Madoff was sentenced to 150 years in federal prison. When his Ponzi scheme collapsed, Madoff Securities had more than 4,000 client accounts and claimed to have a combine balance of $65 billion, though only $300 million actually remained, the United States says in the lawsuit.

"On or about January 6, 2014, JPMC [JPMorgan Chase] entered into a deferred prosecution Agreement with the United States," the complaint states. "Pursuant to that agreement, JPMC agreed to forfeit to the United States $1,700,000,000, i.e., the defendant funds. The defendant funds represent proceeds of Madoff's fraud, and constitute some of the billions of dollars that flowed through the Madoff Securities accounts at JPMC during the course of the Ponzi scheme, including from the

point in October 2008 that JPMC reported to regulators in the United Kingdom that JPMC had suspicions about the legitimacy of Madoff Securities.

"Specifically, on or about October 29, 2008, JPMC filed a report with the United Kingdom Serious Organised Crime Agency ('SOCA') pursuant to the U.K. Proceeds

of Crime Act. In that report, which identified Madoff Securities as its 'Main Subject - Suspect,' JPMC reported that, among other things, 'the investment performance achieved by [the Madoff Securities] funds ... is so consistently and significantly ahead of its peers year-on-year, even in the prevailing market conditions, as to appear too good to be true - meaning that it probably is.' JPMC reported that, '[a]s a result,' it had submitted redemption requests for more than $300 million of its own funds, which were invested in Madoff Securities 'feeder' funds.

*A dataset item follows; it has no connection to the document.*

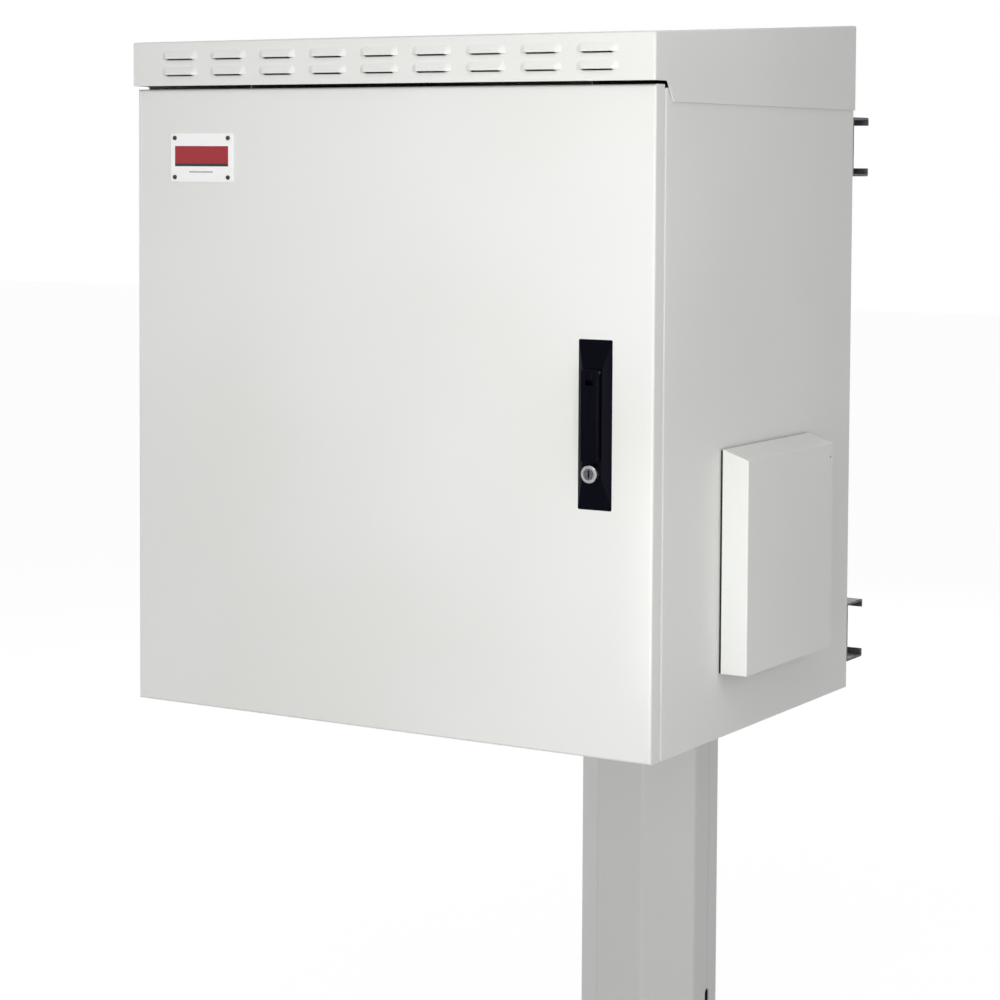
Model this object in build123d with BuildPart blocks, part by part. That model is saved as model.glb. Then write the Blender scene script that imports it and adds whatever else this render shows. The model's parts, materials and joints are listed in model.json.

"Between the date of JPMC's report to SOCA and the date of Madoff's arrest, the balance of the Madoff Securities accounts at JPMC fell from approximately $3 billion,

to approximately $234 million as a result of withdrawals paid to Madoff's investors as fictitious redemptions. The $1.7 billion that JPMC has agreed to forfeit to the United States pursuant to the deferred prosecution agreement represents a portion of the funds leaving the Madoff Securities accounts at JPMC from October 29, 2008 (i.e., the date of JPMC's report to SOCA) until Madoff's arrest on December 11, 2008, and is in an amount substantially greater than the value of all the funds redeemed by JPMC from the Madoff-linked feeder funds.

"The deferred prosecution agreement and accompanying statement of facts are attached as Exhibit 1, and are incorporated fully into this complaint as if they had been set forth herein."

Madoff ran his Ponzi scam for 30 years.